Although the exact mechanisms involved have not yet been confirmed, it’s clear that what makes the coating act in this unusual way is that it is effectively two surfaces in one, able to change its structure depending on whether it’s in contact with oil or water. The coating is made of polymer chains chemically attached to a glass surface like bristles on a brush. These polymers are flexible and able to change shape. As they do, segments with distinct chemical properties can rise to the surface. The Purdue researchers suggest that one possibility is that these polymers rearrange themselves depending on the way different segments are attracted to or repulsed by oil or water. When oil is present, a segment of the polymer that causes fluids to bead up rises to the surface of the coating. But when water is present, this segment retreats from the surface, allowing the water to spread out.

“It’s certainly a clever way to go,” says Michael Rubner, a professor of materials science and engineering at MIT. The Purdue researchers’ new coating, he says, “is uniquely positioned to be able to adapt to its environment.”

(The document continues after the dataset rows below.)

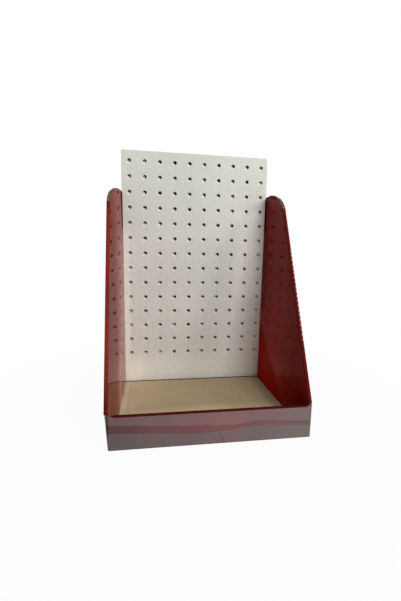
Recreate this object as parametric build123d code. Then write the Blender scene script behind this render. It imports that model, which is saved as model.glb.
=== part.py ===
from build123d import *
import math
import os

os.makedirs("parts", exist_ok=True)

# Corrugated board of the tray
board = 2.3
layer_gap = 0.2
edge_round = 1.8

# Outside of the tray, which is folded from one printed sheet
tray_width = 257.6
front_height = 44.0
side_height = 335.5
corner_round = 3.0
corner_leg = 8.0
roll_notch = 7.0
base_round = 1.2

# Slanted front edge of each side wall, where the board rolls over
roll_lift = 2.0
roll_set_back = 0.8

# Die-cut round above the slanted edge, between the shoulder and the crown
shoulder_drop = 17.0
shoulder_reach = 74.2
shoulder_angle = 20.75
shoulder_round = 54.0
crown_round = 35.0
round_run_in = 0.3
cut_relief = 0.5
rear_top_round = 4.0
cut_overrun = 10.0

# Outward lean of the left wall's free front edge, at both ends of its roll
left_flare_foot = 3.6
left_flare_top = 11.8

# Bay between the front wall and the rear edges of the inner side layers
bay_depth = 199.0
seat_gap = 0.3

# Tabs that lock the rolled-over layers into slots in the floor
tab_length = 26.0
tab_recess = 0.3
slot_gap = 0.3
front_tab_spread = 150.0
side_tab_spread = 96.0

# Peg panel, a white sheet folded over at its top edge
panel_board = 2.3
panel_height = 402.0
panel_side_gap = 0.15
foot_set_back = 3.8
top_set_back = 6.2
panel_corner_round = 2.5

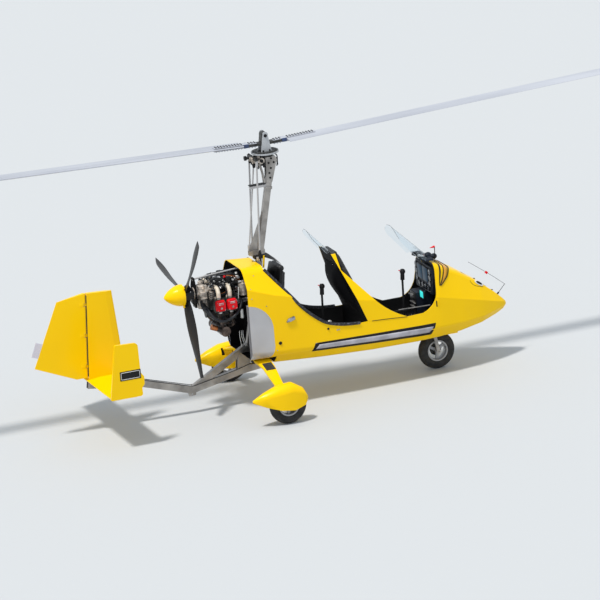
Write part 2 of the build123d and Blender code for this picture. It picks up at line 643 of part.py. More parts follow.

The coating could be particularly useful on the inside of car windshields, says Jeffrey Youngblood, the professor of materials engineering at Purdue who led the work. Trace amounts of oil, such as from protective treatments on the interior surfaces in a car, cling to glass, changing the surface energy of the glass and increasing its tendency to fog. The coating would both repel the oil and prevent the water droplets of fog from forming. The coating’s properties could also make it useful in filters. Applied to a porous silica, it allows water to pass through but raises barriers to oil. This could be useful for cleaning up oil spills.

To make the coating, the researchers developed a way to covalently bond Zonyl FSN-100, a material made by DuPont, to a glass surface. Although this process worked well for testing the properties of the system, it is too expensive for large-scale manufacturing. Youngblood and his colleagues are currently developing less-expensive spray- or roll-on techniques for making the coating.

Future steps will also include modifying the chemistry so that the coating works with types of oils besides the petroleum-based oil tested to date. Eventually, it may be possible to create a coating based on similar mechanisms that repels fingerprints, making it easier to keep eyeglasses and mobile-phone displays clean.